When I was young a “bully” was perfectly encapsulated in the form of Grange Hill character ‘Gripper Stebson’.  He was mean, he was horrible to everybody and he was violent.  (If you’re significantly under the age of 40 you probably won’t have a clue who I’m talking about).  Thankfully, I didn’t encounter anybody like him when I was young, but I know people who have had their own versions of ‘Gripper’ in their lives and I can imagine how bone-achingly horrible it is to have to endure.

Gripper.  Just look at him.  He was horrible.
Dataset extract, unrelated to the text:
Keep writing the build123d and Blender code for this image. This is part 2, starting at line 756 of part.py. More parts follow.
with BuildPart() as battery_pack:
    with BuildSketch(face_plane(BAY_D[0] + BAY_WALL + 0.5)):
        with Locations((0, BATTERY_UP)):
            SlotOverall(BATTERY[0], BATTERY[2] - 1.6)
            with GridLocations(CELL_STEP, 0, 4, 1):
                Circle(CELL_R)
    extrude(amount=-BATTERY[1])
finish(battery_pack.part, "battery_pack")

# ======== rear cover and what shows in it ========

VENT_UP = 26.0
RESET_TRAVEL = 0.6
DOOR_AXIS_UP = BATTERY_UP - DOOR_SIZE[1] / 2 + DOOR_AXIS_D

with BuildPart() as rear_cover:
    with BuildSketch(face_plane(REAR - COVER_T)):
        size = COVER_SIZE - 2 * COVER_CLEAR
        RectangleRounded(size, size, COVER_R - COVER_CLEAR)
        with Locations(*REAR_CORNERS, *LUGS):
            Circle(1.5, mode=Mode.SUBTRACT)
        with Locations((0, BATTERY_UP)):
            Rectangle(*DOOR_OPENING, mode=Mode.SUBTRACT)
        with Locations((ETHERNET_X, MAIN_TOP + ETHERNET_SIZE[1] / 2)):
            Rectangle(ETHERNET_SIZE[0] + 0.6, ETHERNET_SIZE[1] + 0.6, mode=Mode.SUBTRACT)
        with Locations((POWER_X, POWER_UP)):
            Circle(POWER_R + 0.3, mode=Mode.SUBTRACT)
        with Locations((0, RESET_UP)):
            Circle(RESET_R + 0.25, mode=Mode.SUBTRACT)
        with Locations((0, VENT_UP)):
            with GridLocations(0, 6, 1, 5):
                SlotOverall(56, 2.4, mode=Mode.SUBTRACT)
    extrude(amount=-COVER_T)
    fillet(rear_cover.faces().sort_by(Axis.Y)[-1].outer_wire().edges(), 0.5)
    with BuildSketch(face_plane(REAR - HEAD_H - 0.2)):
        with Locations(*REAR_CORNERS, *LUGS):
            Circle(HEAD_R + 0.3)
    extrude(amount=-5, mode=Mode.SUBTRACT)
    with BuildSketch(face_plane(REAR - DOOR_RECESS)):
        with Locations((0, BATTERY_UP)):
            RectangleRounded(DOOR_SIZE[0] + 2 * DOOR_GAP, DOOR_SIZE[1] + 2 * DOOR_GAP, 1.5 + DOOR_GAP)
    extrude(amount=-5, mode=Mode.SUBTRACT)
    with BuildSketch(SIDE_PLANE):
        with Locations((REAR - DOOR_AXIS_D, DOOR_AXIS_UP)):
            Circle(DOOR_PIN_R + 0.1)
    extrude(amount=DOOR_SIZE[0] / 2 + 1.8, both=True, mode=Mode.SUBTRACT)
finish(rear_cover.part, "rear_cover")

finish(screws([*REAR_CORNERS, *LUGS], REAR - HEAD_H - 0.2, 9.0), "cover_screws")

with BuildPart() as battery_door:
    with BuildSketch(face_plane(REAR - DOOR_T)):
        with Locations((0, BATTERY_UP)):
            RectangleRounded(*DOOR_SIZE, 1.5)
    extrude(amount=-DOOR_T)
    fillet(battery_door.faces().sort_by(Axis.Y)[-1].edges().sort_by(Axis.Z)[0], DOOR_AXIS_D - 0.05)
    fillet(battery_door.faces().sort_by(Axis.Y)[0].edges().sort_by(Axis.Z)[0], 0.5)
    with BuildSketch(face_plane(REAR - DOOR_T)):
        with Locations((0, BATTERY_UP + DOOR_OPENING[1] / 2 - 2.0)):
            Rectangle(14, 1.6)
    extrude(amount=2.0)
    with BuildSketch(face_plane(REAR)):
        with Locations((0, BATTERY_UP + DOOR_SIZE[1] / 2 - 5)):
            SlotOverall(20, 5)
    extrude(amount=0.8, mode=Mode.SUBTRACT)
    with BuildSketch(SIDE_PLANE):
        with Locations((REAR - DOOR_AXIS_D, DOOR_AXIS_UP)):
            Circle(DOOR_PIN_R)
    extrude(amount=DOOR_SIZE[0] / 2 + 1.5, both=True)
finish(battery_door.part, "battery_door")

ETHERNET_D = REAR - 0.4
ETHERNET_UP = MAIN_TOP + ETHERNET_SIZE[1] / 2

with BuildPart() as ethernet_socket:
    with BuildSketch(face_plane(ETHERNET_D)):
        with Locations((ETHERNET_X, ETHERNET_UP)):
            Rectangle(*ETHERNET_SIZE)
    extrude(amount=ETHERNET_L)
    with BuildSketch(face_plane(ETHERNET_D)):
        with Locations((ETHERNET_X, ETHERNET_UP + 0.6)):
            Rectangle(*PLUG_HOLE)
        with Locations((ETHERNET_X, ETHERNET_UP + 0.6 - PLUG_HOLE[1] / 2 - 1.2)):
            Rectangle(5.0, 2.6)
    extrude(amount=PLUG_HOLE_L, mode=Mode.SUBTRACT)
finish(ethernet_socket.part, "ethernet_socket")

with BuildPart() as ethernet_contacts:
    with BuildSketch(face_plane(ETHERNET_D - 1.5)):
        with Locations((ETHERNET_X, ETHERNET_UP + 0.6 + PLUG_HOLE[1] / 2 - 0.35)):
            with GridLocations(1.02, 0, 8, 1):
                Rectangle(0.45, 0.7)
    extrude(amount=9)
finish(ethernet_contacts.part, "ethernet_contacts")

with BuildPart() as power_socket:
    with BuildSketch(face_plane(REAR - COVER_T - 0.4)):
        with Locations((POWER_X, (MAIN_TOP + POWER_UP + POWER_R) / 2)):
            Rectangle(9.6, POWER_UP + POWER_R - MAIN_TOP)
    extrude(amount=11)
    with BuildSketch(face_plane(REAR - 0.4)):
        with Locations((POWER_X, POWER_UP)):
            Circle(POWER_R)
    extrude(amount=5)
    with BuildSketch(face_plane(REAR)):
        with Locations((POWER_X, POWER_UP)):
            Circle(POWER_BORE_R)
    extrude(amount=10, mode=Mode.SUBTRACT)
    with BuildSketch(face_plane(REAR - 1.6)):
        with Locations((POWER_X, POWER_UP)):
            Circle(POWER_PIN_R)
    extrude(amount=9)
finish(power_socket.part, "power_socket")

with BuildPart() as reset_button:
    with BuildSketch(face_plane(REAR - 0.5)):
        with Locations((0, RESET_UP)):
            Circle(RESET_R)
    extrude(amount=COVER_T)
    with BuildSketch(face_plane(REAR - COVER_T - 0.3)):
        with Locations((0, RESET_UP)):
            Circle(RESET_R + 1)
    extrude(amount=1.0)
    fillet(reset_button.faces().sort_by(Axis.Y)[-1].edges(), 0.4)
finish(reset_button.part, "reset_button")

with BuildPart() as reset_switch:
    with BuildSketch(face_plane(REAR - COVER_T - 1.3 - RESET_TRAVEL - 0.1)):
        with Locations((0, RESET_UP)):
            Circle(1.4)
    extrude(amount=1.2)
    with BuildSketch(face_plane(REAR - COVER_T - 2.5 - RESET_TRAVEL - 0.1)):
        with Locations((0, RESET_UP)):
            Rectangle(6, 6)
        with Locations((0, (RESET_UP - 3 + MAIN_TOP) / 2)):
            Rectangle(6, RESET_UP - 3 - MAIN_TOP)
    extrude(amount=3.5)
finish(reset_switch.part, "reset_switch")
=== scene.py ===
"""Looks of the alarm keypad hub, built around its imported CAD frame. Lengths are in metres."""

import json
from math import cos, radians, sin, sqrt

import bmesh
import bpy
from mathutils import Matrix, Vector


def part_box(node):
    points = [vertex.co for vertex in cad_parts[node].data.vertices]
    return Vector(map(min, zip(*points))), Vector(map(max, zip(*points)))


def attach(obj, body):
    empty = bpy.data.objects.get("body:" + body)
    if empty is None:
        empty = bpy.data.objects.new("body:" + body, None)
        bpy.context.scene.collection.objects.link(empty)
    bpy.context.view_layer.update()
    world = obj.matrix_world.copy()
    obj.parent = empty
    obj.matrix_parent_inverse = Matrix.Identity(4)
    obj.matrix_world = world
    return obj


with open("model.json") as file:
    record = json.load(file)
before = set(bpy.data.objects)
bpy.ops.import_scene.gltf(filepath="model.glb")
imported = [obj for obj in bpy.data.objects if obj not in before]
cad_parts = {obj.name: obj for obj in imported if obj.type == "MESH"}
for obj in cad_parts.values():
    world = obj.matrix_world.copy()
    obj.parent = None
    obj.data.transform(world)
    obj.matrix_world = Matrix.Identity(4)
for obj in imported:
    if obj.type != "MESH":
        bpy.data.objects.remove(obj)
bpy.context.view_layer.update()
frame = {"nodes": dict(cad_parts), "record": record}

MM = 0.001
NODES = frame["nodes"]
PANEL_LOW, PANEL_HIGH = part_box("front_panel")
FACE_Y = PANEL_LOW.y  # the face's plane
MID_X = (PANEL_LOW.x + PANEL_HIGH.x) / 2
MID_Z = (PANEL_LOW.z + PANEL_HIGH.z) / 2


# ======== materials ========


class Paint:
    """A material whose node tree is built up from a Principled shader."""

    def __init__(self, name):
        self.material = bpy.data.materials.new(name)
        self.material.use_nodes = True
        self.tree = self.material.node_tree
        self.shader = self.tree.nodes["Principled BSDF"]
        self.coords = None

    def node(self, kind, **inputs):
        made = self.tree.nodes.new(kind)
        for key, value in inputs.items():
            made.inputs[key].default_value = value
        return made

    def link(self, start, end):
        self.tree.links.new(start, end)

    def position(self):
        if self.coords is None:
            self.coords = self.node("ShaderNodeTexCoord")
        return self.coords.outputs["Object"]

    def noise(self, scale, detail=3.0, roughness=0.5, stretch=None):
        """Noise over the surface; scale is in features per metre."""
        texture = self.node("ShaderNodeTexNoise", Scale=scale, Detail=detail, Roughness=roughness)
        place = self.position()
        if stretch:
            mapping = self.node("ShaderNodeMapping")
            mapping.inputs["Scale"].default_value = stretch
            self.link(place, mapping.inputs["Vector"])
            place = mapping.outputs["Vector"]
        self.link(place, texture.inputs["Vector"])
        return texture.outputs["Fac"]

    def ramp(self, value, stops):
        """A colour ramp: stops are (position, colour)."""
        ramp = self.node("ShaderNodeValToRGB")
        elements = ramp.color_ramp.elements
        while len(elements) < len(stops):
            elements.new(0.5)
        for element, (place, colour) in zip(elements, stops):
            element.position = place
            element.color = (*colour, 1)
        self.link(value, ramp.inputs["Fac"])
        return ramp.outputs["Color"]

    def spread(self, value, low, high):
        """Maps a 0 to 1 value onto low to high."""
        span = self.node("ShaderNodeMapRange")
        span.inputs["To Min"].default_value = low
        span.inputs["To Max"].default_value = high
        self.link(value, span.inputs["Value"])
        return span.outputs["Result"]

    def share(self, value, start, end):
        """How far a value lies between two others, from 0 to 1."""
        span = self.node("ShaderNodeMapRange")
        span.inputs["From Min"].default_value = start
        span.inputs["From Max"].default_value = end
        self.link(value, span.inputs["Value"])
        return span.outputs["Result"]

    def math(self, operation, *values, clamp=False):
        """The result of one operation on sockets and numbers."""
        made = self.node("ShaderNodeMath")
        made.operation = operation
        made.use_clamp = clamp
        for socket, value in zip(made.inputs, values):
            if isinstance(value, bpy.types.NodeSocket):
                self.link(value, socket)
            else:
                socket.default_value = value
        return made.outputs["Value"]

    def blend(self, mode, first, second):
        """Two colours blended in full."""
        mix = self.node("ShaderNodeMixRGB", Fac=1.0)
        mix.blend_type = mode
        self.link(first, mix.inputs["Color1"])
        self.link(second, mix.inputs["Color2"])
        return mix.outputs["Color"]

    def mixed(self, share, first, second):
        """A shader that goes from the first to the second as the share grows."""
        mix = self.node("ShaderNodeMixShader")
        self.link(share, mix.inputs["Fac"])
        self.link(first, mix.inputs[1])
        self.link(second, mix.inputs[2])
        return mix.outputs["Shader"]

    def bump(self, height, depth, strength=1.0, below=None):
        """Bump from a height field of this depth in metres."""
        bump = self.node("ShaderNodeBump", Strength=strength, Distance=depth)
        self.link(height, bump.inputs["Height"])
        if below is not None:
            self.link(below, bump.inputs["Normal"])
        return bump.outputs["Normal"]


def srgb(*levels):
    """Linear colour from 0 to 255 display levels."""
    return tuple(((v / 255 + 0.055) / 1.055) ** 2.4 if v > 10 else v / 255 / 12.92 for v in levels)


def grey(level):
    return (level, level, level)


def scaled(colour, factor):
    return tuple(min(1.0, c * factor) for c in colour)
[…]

At school from the late 1970s through to the 1990s I think we were more successful at classifying bad behaviour as per the correct definitions.  There was bullying, then there was nasty, but nonetheless normal childhood interaction which was usually called fighting, arguing and teasing.  The former had to be tackled promptly by the appropriate authorities, but when it comes to the kind of mean behaviour which is unpleasant and which nobody likes, then you had to learn how to stand up for yourself.  I worry today that children won’t be able to develop a thick skin they need to function in this world if every time they experience something they don’t like, an adult labels it bullying and steps in.  

How is it that on the one hand we can hear harrowing reports of teen suicides and depression, yet on the other hand the same word describes toddlers pushing and shoving each other, children having a fall out in the playground or even former adult friends no longer getting along?
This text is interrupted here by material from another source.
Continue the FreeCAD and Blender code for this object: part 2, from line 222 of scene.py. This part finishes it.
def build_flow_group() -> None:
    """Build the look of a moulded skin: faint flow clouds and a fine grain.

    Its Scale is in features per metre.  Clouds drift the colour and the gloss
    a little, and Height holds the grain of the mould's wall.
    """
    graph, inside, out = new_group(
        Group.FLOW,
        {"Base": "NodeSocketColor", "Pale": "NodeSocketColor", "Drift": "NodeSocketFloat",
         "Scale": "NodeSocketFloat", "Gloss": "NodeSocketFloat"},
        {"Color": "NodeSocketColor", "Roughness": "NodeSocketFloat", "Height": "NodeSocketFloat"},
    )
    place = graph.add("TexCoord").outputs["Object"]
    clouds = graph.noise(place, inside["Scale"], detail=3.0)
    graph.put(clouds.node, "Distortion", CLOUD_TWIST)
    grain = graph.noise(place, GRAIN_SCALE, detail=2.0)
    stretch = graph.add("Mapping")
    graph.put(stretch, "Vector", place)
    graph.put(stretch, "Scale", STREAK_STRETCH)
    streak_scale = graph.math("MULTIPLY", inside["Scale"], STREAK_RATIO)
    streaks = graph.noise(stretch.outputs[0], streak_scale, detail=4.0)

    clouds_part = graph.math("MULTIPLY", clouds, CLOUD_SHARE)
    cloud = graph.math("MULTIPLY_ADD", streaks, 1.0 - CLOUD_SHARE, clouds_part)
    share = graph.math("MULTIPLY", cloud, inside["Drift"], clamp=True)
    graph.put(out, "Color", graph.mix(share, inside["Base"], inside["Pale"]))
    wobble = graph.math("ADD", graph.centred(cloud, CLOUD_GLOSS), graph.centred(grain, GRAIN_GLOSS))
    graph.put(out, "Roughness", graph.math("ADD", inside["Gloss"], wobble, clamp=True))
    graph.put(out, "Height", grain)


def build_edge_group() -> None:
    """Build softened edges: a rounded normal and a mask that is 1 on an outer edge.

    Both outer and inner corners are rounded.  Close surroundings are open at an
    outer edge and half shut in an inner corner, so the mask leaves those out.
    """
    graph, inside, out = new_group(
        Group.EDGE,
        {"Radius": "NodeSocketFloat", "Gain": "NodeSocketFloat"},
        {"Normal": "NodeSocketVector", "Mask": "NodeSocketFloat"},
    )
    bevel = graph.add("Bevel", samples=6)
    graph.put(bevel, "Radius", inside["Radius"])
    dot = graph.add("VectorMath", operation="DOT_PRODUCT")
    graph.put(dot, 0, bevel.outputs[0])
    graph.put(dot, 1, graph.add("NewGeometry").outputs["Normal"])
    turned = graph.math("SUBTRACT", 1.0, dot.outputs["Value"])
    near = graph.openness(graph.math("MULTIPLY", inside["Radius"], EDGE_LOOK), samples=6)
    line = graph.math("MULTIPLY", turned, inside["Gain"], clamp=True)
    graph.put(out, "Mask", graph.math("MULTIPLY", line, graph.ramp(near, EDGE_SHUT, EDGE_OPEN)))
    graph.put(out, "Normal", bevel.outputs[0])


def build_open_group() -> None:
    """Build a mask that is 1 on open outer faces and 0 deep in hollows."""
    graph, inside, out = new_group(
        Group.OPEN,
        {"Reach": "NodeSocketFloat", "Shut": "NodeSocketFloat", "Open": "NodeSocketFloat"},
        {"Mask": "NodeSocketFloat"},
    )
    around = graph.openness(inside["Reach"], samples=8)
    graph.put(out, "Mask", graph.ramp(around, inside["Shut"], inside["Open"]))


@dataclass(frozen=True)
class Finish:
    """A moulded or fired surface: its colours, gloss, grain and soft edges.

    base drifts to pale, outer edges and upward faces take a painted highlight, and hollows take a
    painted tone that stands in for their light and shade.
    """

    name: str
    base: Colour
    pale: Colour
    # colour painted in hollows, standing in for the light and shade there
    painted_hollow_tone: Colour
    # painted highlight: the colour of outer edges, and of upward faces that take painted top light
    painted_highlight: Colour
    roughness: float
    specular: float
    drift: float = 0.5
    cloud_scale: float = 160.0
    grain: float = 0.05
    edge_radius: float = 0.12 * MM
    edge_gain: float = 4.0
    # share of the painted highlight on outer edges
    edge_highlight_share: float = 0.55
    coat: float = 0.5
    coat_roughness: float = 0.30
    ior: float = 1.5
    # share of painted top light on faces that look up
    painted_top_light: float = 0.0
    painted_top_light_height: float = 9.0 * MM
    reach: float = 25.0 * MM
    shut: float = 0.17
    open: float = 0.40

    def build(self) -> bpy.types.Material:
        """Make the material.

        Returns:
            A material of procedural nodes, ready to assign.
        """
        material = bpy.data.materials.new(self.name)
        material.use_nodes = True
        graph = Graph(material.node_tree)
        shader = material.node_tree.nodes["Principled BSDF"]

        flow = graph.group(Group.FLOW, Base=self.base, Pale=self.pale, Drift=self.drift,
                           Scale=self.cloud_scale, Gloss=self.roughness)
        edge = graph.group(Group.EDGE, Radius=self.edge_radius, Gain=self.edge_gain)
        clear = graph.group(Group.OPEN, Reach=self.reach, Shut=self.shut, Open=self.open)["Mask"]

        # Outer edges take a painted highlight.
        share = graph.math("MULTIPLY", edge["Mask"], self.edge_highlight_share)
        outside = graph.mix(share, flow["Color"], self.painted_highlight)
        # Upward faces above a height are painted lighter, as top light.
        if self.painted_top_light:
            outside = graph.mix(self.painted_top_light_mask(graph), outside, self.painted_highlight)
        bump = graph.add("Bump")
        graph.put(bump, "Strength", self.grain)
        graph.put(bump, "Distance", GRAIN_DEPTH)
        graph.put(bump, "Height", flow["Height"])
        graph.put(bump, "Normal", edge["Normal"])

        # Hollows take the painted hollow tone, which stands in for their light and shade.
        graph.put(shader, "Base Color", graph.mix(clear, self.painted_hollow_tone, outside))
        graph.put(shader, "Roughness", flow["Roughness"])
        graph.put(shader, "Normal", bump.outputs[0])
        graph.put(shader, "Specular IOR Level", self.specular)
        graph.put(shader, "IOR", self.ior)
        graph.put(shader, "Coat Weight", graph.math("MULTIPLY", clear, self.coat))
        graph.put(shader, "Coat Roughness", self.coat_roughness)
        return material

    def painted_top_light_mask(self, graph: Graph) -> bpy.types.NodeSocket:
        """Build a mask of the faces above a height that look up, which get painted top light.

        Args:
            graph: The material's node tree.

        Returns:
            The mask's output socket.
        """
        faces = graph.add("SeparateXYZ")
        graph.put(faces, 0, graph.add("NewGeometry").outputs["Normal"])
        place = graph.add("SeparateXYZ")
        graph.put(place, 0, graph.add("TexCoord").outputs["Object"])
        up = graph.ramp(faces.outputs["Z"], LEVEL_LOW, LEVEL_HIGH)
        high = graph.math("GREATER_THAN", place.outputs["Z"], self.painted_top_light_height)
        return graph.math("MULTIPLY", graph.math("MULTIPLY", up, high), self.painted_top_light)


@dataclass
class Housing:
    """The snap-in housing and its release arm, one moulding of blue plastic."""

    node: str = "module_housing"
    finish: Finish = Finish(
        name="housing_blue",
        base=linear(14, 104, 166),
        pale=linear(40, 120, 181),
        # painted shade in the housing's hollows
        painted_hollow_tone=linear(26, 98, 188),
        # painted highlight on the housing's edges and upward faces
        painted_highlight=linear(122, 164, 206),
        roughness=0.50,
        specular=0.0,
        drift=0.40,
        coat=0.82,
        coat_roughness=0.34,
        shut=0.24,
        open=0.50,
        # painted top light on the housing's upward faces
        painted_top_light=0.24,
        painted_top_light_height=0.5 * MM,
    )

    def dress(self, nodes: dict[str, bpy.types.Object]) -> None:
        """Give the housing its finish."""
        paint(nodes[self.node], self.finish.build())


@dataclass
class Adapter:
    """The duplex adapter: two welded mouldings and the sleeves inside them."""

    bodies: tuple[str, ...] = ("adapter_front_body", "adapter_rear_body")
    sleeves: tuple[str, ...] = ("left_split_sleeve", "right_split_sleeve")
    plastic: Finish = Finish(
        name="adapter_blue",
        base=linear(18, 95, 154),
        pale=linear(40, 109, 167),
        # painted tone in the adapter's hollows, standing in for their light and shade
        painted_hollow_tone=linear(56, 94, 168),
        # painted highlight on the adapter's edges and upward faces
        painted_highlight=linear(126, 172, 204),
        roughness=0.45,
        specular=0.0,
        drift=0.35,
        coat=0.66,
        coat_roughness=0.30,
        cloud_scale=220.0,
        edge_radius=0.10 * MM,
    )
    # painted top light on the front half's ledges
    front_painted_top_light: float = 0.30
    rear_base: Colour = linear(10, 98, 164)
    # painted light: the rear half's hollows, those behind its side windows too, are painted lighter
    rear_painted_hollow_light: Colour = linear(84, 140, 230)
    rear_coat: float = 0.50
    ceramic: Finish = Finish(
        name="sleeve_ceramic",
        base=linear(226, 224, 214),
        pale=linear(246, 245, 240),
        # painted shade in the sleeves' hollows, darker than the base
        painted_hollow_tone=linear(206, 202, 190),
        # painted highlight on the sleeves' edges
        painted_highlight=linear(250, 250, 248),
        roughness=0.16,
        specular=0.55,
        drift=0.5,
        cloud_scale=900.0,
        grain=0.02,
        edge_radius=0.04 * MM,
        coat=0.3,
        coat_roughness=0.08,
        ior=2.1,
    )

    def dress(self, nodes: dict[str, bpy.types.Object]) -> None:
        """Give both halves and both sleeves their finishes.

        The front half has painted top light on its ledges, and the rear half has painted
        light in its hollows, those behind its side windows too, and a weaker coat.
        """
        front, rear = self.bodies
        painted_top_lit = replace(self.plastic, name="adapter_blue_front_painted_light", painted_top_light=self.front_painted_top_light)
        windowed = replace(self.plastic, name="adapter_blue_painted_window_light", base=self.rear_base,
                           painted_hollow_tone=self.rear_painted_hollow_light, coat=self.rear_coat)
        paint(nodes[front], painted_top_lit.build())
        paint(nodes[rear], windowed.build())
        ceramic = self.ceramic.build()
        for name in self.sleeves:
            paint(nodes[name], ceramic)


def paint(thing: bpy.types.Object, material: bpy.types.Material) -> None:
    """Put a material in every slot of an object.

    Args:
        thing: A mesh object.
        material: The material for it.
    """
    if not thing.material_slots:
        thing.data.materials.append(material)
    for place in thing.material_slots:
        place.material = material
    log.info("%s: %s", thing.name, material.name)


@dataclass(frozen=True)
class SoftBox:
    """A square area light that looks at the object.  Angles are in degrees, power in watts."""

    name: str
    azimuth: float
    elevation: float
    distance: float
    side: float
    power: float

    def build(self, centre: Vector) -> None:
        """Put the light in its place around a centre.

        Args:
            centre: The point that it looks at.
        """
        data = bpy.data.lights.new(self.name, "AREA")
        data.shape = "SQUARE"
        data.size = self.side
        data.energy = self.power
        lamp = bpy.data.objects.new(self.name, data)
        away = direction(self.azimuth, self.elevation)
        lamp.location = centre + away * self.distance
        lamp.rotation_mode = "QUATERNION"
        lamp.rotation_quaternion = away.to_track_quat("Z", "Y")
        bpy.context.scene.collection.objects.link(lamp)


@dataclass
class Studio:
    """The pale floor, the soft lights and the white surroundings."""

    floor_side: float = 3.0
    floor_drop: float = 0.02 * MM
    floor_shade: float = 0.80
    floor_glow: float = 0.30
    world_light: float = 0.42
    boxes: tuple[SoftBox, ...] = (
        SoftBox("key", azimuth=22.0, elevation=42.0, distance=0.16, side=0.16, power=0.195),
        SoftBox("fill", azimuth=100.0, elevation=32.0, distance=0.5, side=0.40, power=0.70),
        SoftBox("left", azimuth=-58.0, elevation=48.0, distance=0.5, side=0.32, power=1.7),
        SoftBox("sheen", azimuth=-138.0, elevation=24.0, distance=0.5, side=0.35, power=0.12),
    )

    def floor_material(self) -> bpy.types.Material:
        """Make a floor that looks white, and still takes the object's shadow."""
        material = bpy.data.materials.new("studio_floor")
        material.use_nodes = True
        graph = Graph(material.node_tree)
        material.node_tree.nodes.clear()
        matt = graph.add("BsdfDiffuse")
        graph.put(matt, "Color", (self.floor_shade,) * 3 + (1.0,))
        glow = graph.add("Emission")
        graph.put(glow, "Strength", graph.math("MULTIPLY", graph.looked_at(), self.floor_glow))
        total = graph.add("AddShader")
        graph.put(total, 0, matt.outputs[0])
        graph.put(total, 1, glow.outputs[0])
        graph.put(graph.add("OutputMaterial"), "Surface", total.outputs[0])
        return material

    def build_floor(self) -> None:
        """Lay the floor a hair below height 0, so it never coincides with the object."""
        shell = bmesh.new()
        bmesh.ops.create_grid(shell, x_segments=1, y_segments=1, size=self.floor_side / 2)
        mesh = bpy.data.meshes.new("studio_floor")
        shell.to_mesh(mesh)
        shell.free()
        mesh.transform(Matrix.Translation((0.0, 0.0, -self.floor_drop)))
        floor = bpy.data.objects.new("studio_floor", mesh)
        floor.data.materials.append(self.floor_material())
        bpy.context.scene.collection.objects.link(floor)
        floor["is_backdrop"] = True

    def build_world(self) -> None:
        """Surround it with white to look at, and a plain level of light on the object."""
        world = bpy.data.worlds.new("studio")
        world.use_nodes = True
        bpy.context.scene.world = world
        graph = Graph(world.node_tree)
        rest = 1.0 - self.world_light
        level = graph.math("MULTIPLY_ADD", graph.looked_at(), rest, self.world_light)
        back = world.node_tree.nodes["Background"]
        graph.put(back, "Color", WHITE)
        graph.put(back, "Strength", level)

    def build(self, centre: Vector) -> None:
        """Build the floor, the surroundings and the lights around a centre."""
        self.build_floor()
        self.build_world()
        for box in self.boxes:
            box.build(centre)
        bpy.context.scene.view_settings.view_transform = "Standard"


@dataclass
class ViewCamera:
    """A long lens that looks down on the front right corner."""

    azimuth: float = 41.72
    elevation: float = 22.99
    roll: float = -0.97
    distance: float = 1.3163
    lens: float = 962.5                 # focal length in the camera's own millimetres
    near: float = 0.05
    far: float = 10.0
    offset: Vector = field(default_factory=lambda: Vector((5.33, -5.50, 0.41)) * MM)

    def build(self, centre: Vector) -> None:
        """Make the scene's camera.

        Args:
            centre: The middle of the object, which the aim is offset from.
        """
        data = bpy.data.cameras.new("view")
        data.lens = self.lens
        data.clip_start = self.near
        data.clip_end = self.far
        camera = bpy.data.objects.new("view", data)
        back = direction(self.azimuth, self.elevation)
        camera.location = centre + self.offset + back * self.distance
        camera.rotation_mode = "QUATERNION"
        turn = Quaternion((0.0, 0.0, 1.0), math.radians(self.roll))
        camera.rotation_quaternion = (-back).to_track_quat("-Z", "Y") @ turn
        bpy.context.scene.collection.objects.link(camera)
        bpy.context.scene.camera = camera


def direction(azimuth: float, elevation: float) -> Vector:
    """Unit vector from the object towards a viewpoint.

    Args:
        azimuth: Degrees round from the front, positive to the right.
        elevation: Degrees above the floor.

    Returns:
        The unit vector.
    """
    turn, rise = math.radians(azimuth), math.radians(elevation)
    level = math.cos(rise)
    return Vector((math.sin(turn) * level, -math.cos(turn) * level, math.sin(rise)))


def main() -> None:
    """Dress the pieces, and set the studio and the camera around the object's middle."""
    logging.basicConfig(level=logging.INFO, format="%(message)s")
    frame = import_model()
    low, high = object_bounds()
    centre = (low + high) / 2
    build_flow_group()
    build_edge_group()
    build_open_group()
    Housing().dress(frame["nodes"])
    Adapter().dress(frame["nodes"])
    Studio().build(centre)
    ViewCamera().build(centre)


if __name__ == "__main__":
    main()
A few months back I was at a soft play centre when a member of staff asked my friend to keep an eye on her three year old child as he was bullying other children.  How can somebody consider a playground shove from a pre-schooler an act of bullying?  Are three year olds even capable of bullying?  Are they yet aware that their actions have consequences?  Absolutely not, so the very notion that a three year old could be a bully is entirely absurd.  Although my friend's little boy needed to be told, 'no' and that he wasn't to hit or push, it is very damaging to label pre-schoolers who haven't sufficiently developed empathy as bullies.

Next we have a lovely friend of mine who was accused of being a bully by a grown man in a discussion group on a social media site.  This friend is one of the most polite, well-mannered, eloquent and reasonable ladies I know, yet she was called a bully for her non-threatening, well-worded disagreement over this man’s point of view.  Today, it would seem, the term bully can be used simply if you don’t like somebody’s opinion and you don’t agree with what they’ve said.  It’s a ‘catch-all’ accusation and the second somebody cries wolf that they’re being bullied, the overly-sensitive general public go into sympathy and protection mode.  They rarely investigate whether an act of bullying has actually taken place and even if they do it’s rarer still that they have the correct definition of the word in order to scrutinise the situation appropriately.

My six year old son has already experienced the odd scuffle at school.  He’s endured a bit of teasing (to my shame I once sent him to school in very cool, but nonetheless hot pink underpants!); he’s had his belongings taken and he’s been physically pulled about, slapped and scratched.  Each time I’ve spoken to his teachers calmly and reasonably and each time, she’s been able to rectify the problem without me ever having to use the word ‘bullying’.  This is because, as a parent, I have some understanding of what constitutes normal child behaviour (particularly amongst boys), whilst also knowing the correct definition of the word ‘bully’.

Even more worryingly, some people are deliberately misusing the word ‘bully’ as a means to discredit somebody they don’t like.   They know bullying is a hot issue and the word itself is provocative, therefore they can easily create the drama and the attention they crave by maliciously labelling people they have fallen out with (and who have previously stood up to them) as ‘bullies’.  It’s called ‘projection’ by psychologists (i.e. when somebody projects the guilt of their own bad deeds onto others) and this extraordinary behaviour has been witnessed recently by me and some of my friends.  A police friend of mine agrees that the wolf-cry of ‘I am being bullied’ makes it more difficult to distinguish actual acts of bullying and harassment which is a very real problem and a teacher friend of mine agrees that she is inundated with children reporting they are being bullied, when in actuality they’ve experienced little more than a snub in a playground game.

For the record, bullying is far more than a snide comment, it’s more than having the mickey taken out of you, it's more than some of your friends 'leaving you out' and it’s more than an innuendo-fuelled tweet.   Toddlers aren’t bullies if they push over a baby at soft play, children aren’t bullies if they don’t want to play with your child, strangers on the internet aren’t bullies if they don’t share your opinion and former friends aren’t bullying you if they’ve made an off-colour joke at your expense.  When we continue to use ‘bully’ out of context we are in danger of telling everyone around us that the entire world is being bullied and that everyone is a victim.

One researcher into this problem, Professor Elizabeth Englander, has said at CNN.com, “By calling everything bullying, we’re actually failing to recognize the seriousness of the problem.  It’s one of the unfortunate side effects of doing an awareness campaign … everyone wants to adopt it.”  Englander continues, “the label ‘bullying’ is really incendiary.  It ratchets everything up emotionally.  It makes it hard to really address, rationally, what the best course of action is.  The people hurt most by the overuse of ‘bullying’ are young people most desperate for a solution – those in the midst of very real traumatic instances of bullying, students whose pain might be overlooked in a crush of reported cases.  It’s the unrelenting cruelty and callous nature of (actual) bullying which is watered down when we include every social slight or quarrel under the bullying banner.”

So, during this anti-bullying week, let’s start taking bullying seriously by correctly using the word!